Filter the data below for the string "that" and copy each matching line.

═════ RECORDS TO USE

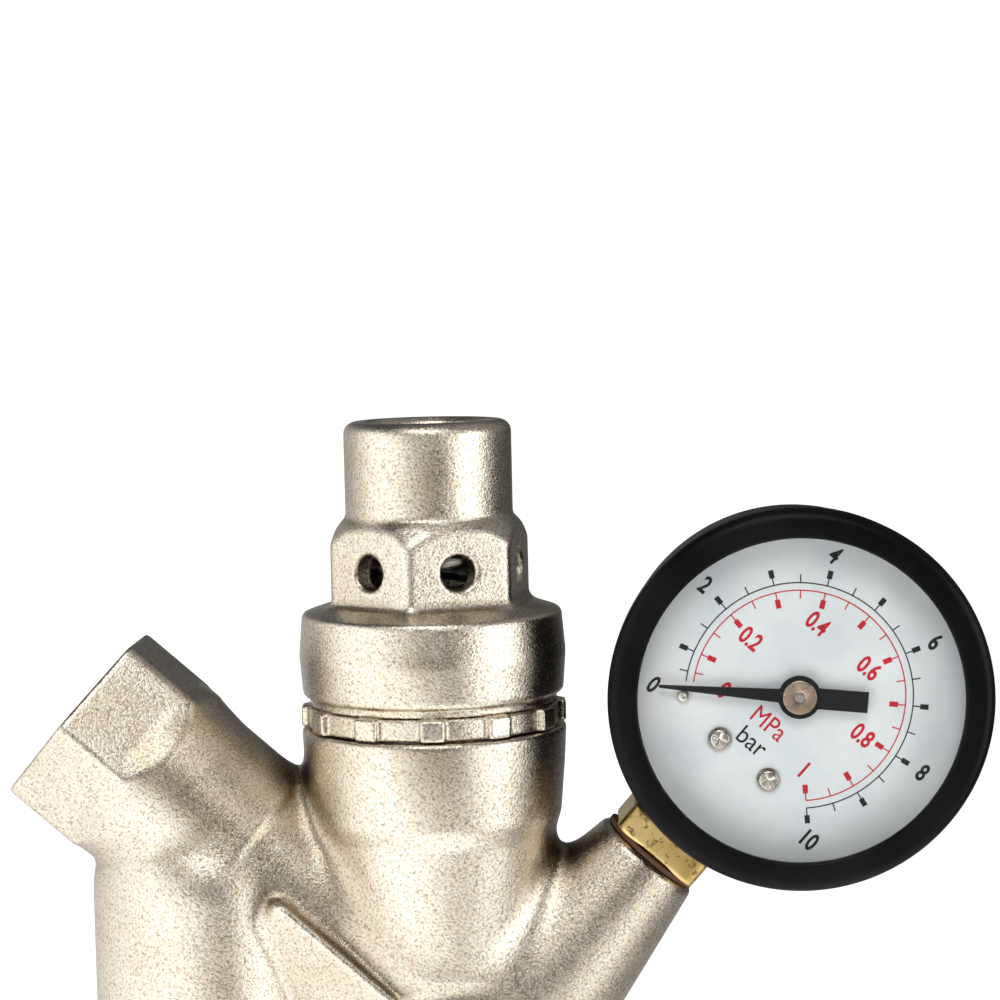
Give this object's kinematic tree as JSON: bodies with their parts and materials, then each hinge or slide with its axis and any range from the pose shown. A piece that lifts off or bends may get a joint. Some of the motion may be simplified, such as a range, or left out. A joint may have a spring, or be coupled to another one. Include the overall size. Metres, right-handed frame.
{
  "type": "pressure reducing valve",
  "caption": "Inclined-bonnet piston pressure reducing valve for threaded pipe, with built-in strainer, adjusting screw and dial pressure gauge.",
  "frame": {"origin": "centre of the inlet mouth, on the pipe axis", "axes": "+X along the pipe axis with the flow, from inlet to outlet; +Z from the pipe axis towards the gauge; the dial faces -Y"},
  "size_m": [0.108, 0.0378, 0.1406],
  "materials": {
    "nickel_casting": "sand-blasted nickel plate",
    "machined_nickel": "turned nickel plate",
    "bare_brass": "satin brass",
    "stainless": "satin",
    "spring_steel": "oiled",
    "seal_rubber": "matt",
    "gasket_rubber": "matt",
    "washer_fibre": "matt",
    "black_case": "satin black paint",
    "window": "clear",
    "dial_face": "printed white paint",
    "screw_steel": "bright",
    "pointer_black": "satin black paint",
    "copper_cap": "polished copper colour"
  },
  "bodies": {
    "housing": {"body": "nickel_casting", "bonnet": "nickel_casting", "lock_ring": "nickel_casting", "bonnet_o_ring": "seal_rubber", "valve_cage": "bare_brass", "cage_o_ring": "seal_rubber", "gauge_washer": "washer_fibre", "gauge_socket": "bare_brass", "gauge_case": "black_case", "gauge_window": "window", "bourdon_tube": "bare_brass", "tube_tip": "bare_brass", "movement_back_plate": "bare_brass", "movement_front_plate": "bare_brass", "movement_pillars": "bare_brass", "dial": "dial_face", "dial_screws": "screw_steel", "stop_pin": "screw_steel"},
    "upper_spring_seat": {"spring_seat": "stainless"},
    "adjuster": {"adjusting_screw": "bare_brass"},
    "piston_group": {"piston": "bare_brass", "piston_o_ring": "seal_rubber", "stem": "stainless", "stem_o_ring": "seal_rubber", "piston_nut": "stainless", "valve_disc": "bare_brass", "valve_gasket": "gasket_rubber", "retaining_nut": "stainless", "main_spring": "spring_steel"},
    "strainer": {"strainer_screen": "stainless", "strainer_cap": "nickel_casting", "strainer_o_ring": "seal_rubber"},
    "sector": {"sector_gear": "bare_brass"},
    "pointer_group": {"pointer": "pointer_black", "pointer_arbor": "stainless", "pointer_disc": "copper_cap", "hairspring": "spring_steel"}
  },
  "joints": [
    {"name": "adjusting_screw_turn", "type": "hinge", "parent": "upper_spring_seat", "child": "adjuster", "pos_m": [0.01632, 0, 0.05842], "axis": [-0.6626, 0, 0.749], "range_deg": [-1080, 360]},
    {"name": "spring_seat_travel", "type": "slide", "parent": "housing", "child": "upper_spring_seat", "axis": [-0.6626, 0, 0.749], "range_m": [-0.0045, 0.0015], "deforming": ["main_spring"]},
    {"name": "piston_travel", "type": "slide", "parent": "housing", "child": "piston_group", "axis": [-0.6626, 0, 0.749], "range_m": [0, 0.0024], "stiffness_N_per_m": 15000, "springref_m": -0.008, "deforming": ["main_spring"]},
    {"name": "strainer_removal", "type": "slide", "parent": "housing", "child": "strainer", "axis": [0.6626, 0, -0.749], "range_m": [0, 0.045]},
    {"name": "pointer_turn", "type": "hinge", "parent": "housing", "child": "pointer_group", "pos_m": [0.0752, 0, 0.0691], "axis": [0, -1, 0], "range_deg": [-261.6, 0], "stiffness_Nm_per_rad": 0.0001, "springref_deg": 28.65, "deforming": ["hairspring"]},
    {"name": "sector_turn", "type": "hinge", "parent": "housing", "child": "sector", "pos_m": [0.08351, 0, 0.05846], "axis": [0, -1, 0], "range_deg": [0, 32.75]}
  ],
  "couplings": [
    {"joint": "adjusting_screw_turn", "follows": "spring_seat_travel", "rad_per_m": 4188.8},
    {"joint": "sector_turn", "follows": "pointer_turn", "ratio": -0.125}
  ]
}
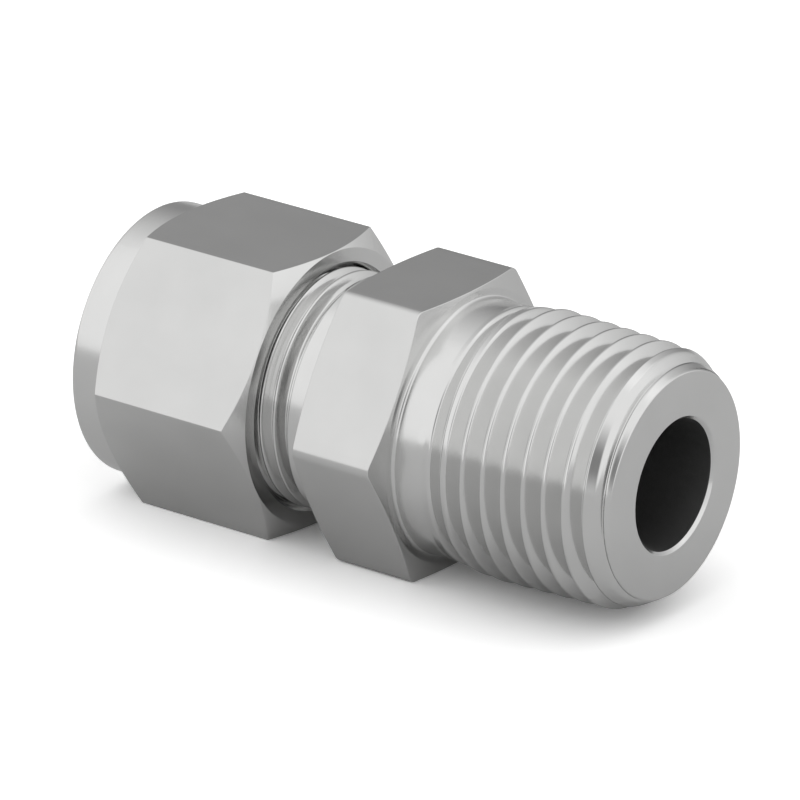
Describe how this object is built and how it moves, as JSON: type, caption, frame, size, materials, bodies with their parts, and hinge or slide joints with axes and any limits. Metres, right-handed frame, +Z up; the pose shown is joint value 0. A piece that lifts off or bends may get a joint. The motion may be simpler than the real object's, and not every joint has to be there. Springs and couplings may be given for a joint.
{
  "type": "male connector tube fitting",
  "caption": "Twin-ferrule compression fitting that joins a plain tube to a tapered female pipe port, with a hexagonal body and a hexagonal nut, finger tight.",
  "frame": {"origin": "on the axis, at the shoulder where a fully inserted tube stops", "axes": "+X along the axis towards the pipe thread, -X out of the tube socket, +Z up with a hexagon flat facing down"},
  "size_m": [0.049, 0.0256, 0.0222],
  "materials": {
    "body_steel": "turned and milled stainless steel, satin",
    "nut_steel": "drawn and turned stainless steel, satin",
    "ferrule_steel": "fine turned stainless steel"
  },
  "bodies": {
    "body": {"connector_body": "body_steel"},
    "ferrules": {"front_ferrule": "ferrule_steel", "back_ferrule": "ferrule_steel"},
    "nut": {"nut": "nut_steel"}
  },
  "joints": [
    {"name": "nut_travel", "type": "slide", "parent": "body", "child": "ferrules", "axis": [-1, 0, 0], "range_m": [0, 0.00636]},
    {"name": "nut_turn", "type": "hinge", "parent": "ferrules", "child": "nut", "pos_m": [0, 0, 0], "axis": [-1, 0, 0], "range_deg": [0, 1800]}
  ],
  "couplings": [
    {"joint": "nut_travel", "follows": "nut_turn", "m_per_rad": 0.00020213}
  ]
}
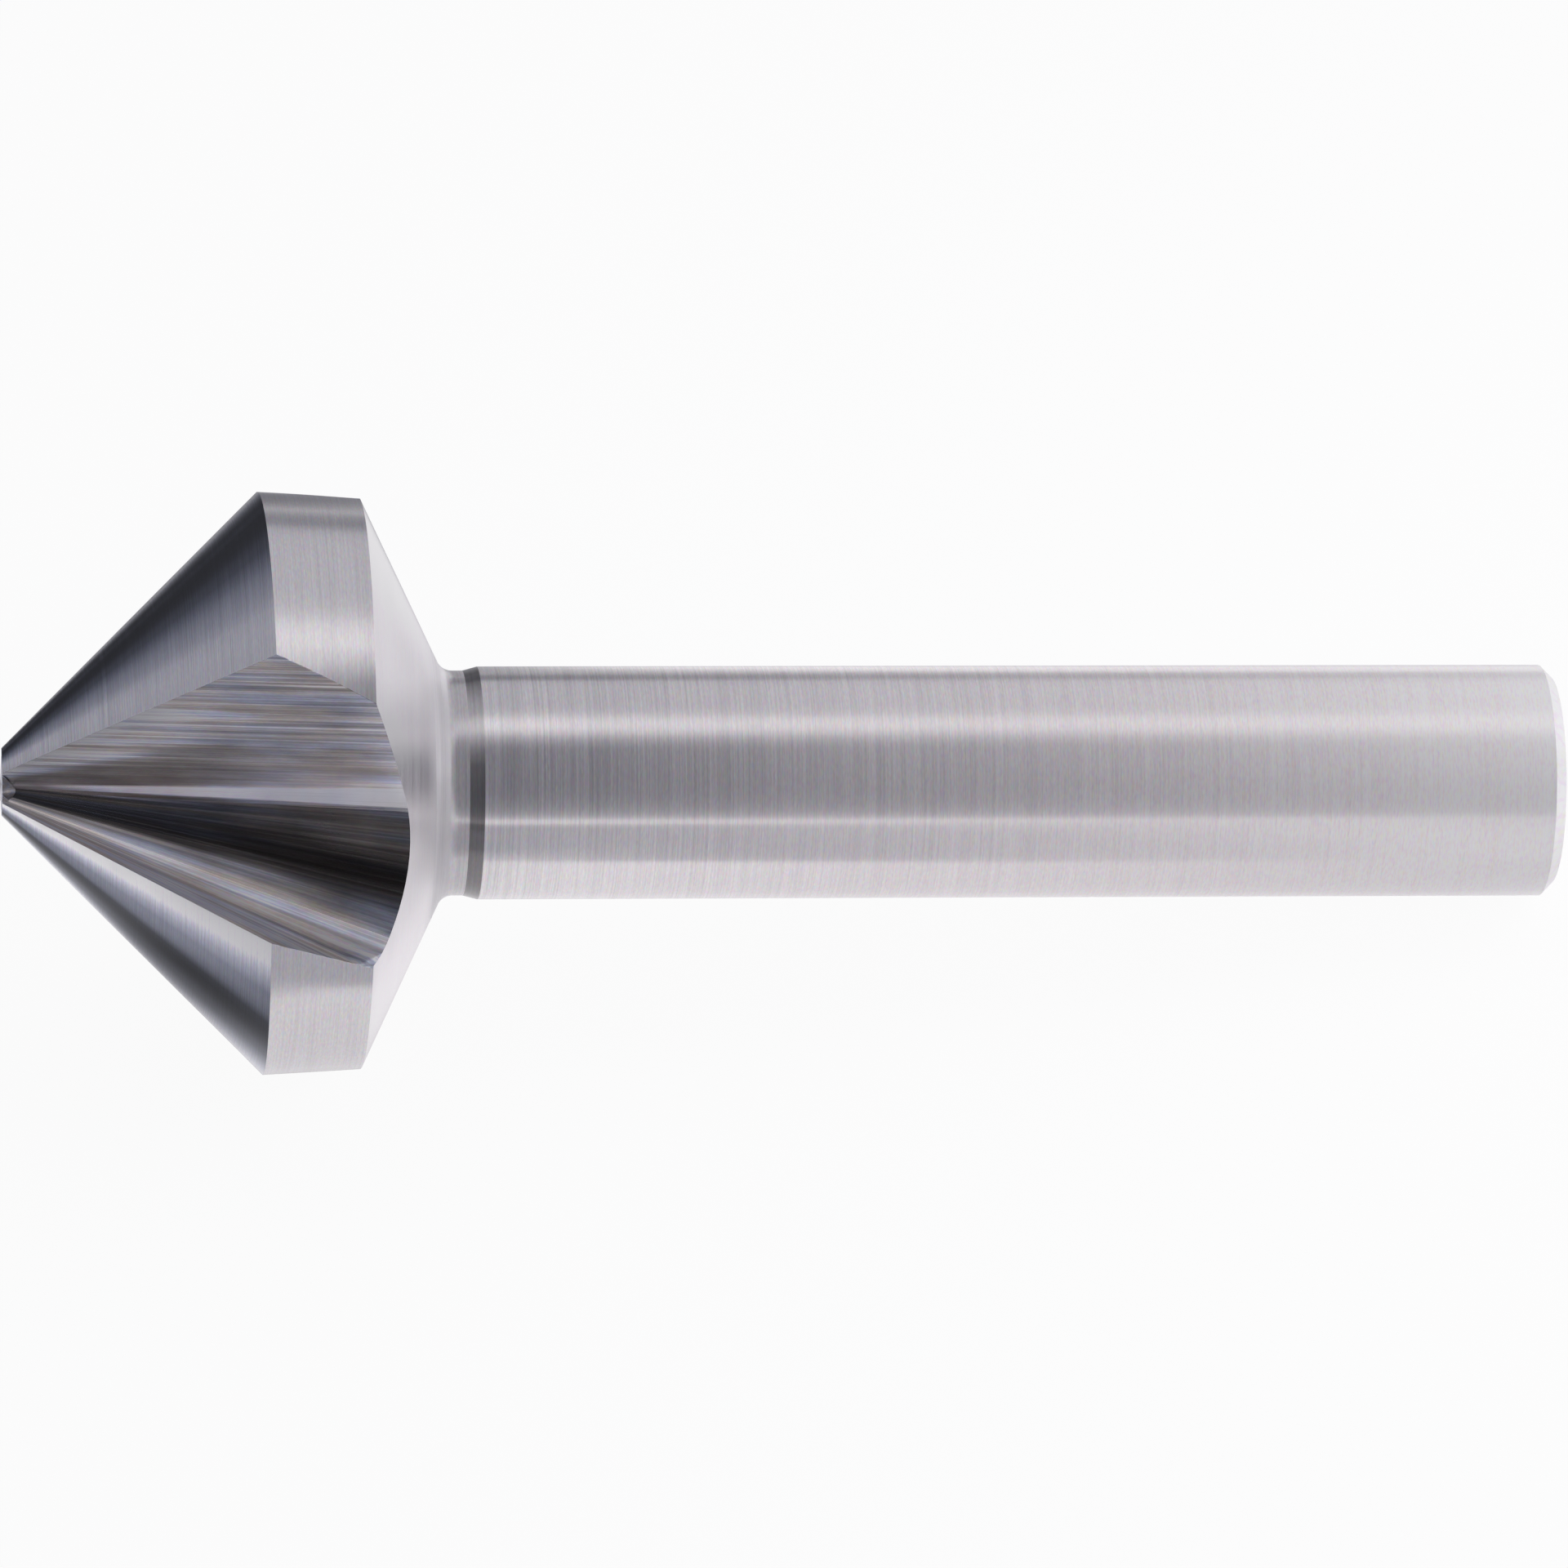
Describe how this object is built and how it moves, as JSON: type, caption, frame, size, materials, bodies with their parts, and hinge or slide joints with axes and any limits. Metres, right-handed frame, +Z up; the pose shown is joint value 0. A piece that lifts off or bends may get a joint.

══════════

_TASK ANSWER_
Give this object's kinematic tree as JSON: bodies with their parts and materials, then each hinge or slide with its axis and any range from the pose shown. A piece that lifts off or bends may get a joint. Some of the motion may be simplified, such as a range, or left out. A joint may have a spring, or be coupled to another one. Include the overall size. Metres, right-handed frame.
Describe how this object is built and how it moves, as JSON: type, caption, frame, size, materials, bodies with their parts, and hinge or slide joints with axes and any limits. Metres, right-handed frame, +Z up; the pose shown is joint value 0. A piece that lifts off or bends may get a joint. The motion may be simpler than the real object's, and not every joint has to be there. Springs and couplings may be given for a joint.
  "caption": "Twin-ferrule compression fitting that joins a plain tube to a tapered female pipe port, with a hexagonal body and a hexagonal nut, finger tight.",
Describe how this object is built and how it moves, as JSON: type, caption, frame, size, materials, bodies with their parts, and hinge or slide joints with axes and any limits. Metres, right-handed frame, +Z up; the pose shown is joint value 0. A piece that lifts off or bends may get a joint.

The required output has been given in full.